Menteri Kelautan dan Perikanan Susi Pudjiastuti mengatakan bisnis industri mutiara di Indonesia masih abu-abu atau belum jelas. Hal inilah yang telah merugikan Indonesia termasuk dari sisi penerimaan negara yang tidak terdaftar.
"Kenapa dibilang abu-abu, ini kan (Mutiara) salah satu yang boleh diekspor, tapi mereka ekspornya ilegal. Yang menjalankan asing, tapi orang lokal, ini namanya abu-abu. Ini yang harus segera di tindak," kata Susi saat ditemui di kantor Kementerian Keuangan, Selasa (12/1/2016).
Susi ngungkapkan, bisnis eksploitasi mutiara ini sangat tertutup lantaran lokasi jauh di daerah terpencil yang aksesnya sangat terbatas. Sehingga sulit dijangkau. Kegiatan bisnis di Indonesia, dinilainya banyak yang abu-abu. Artinya seperti legal, padahal ilegal, asing tapi terkesan lokal.
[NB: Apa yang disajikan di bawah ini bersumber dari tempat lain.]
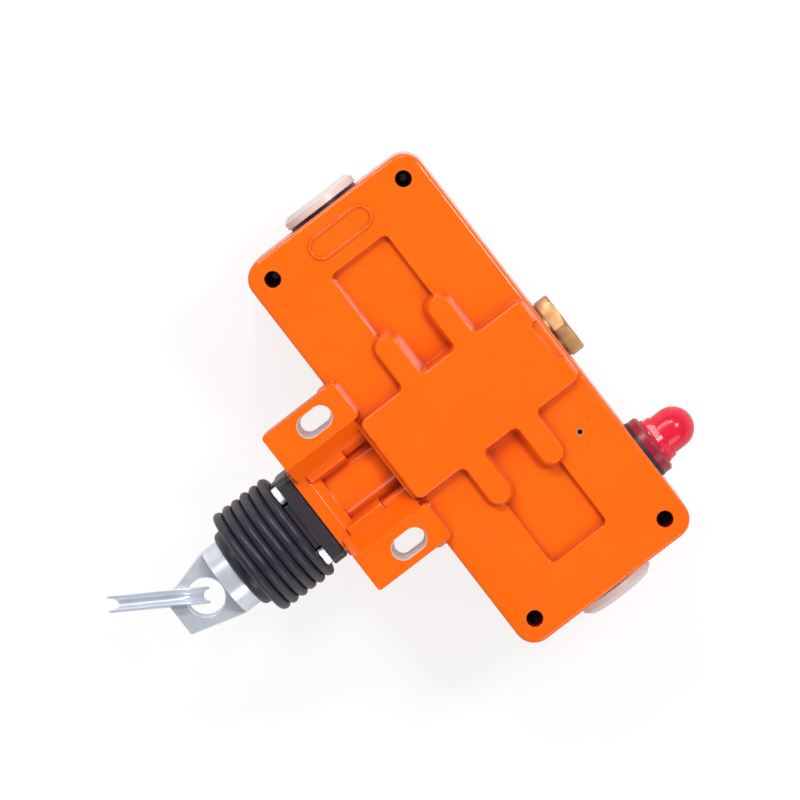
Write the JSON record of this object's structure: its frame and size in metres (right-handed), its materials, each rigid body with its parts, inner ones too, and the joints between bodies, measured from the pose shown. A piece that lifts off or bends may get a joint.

"Terlalu banyak kegiatan ekonomi underground atau ilegal yang cuma mengeksploitasi sumber daya alam kita. Padahal eksploitasi harus hati-hati, jangan sampai suatu saat sumber daya alam kita habis, kita tidak dapat apa-apa lagi tanpa sisa," kata Susi.
Ia menjelaskan, dalam industri mutiara ini, Indonesia hanya dijadikan sapi perah lantaran hanya dijadikan sebagai tempat pengambilan mutiara namun devisanya tidak diparkir di dalam negeri.
"Perusahaan asing yang menjadi farming (pembudidaya) ini hanya sedikit mempekerjakan orang lokal, digantung-gantung saja, bahkan devisanya juga tidak di parkir di sini karena dia bukan orang Indonesia," ungkapnya.
Mirisnya, perusahaan asing tersebut sangat pelit untuk membagi ilmu kepada masyarakat lokal mengenai penyuntikan mutiara. Perusahaan asing ini, sambungnya, terus merahasikan cara penyuntikkan kerang untuk menghasilkan mutiara budidaya yang berkualitas.
"Farming atau pemilik yang berasal dari luar negeri itu tidak mau transfer teknologi penyuntikkan. Mereka datang suntik-suntik saja, lalu ditinggal, sedangkan yang jaga orang kita dan ternyata ekspornya ilegal," tegasnya.